The town’s general employees want to unionize, which would freeze their benefits and pensions and force town staff to negotiate with them before their pension plans could be turned into 401(a) accounts.
Town Manager Dave Bullock received a letter from the American Federation of State, County and Municipal Employees Sept. 21, notifying him “that the majority of your (general) employees have exercised their right to form a union for the purposes of negotiating their working conditions.”
Enclosed with the letter was a certification petition filed with the Public Employees Relations Commission (PERC), which will make the determination in the near future on the new union.
The petition shows that 16 out of 42 eligible general employees have signed union interest statements for a proposed union. Only 30% of the eligible employees are needed to seek a union.
The eligible batch of full-time employees for the proposed general employees union includes: the deputy town clerk; chief accountant 3 position; accountant 2 position; accountant 1 position; finance specialist; systems and net administrator; computer operations specialist; administrative assistant; police service technician; dispatcher; emergency-services specialist; code-enforcement officer; permit technician; building inspector 1 and 2; plans examiner; licensing/permit specialist; electrical/mechanical inspector-plans reviewer; building official; administrative aide; planners; utility service workers 1 through 4; equipment operators 1 through 2; crew leader; plumbing inspector; service workers 1 through 2; receptionists 1 through 2; and HARV/electrical inspector.
The news of possible unionization comes after the General Employees Pension Board of Trustees expressed concern at its August meeting that Bullock announced his intention to freeze their pension plans by Jan. 1 and transition them to 401(a) plans.
Trustees agreed to ask the Longboat Key Town Commission to hold off on imposing changes to the plan until they had more information.
The board voted 4-0 in August to authorize General Employees Pension Board of Trustees Chair Donna Spencer to draft a letter asking Bullock for cost comparisons between the plan he proposed to freeze the pension plan and switch employees to 401(a) accounts versus a pension plan that would be closed to new hires while allowing current employees to continue accruing pension benefits.
Spencer told the Longboat Observer Friday that no such letter has been sent, because the board is still seeking both information about Bullock’s intentions and legal advice from its pension attorney.
“Our pension attorney hasn’t responded to some of our questions yet,” Spencer said. “We have also not been kept in the loop with decisions being made in regard to our benefits.”
But on Monday, the commission received a letter from Spencer, requesting the pension board be given “an opportunity to meet with the Town Commission to discuss any contemplated changes to the retirement system at an upcoming workshop.

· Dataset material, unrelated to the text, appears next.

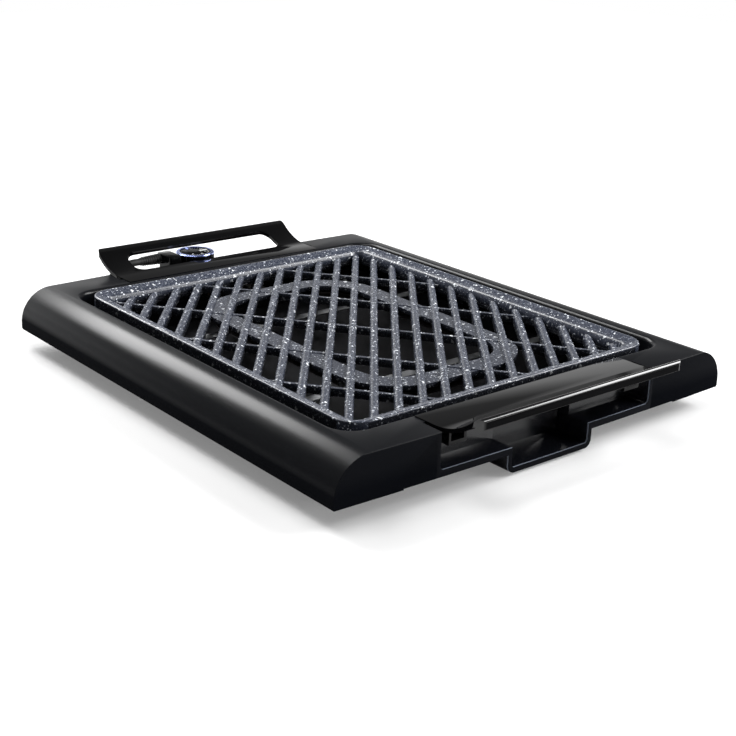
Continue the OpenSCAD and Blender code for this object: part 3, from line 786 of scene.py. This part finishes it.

“It is further requested that no changes be made to the general employees’ retirement system prior to changes, if any, to other town pension plans and prior to the requested meeting,” the letter states.
Maureen Monahan, emergency-services specialist for Longboat Key Fire Rescue, said the general employees “have no other recourse.”
“The police and fire have representation and we don’t,” Monahan said. “We’re trying to freeze our benefits.”
Not all the eligible general employees, though, are confident a union is needed.
“A very limited number of people are eligible,” Spencer said. “I understand people want to be protected, but this just seems like another part of our paychecks that will be lost.”
The Jan. 1 date is on employees’ minds because Bullock said in May that he would ideally freeze the town’s pension plans by the end of the calendar year.
But, because collective bargaining units represent police officers and firefighters, all changes to their pension plans must take place through union negotiations.
The police contract doesn’t expire until September 2013, so the town won’t begin discussing changes to that plan until the spring. Firefighter contract negotiations are ongoing but are likely to be drawn out. Firefighter union representatives have said they’re willing to go to impasse with the town if necessary over proposed changes to their plan.
Employee trustee Steve Schield has pointed out that freezing the plan would cost more in the short term. The plan would lose the current 6% that employees contribute from their salaries, and amortization rates would likely have to go down.
Employee trustees also discussed figures that suggest their plan is in better shape than the other plans, with an average unfunded liability of $77,000 per member compared to the firefighters’ $343,000 per member.
Bullock told the Longboat Observer he intends to work through negotiations with the fire union before he makes changes to the general employee plans.
“Jan. 1 is a bit optimistic now, but we will see where we are at,” said Bullock, who said he doesn’t have a problem with his general employees forming a union. “In Florida, the laws are very clear employees can organize.”
It could take 90 days for PERC to make a decision on the union. If approved, Bullock would transition from having control over general employee decisions to a collective bargaining style that would put the Town Commission in control of decisions.
Commissioner Lynn Larson and others, meanwhile, were surprised to learn that the general employees want to unionize.
“I think the town has treated its employees well over the years,” Larson said. “I don’t believe this to be necessary.”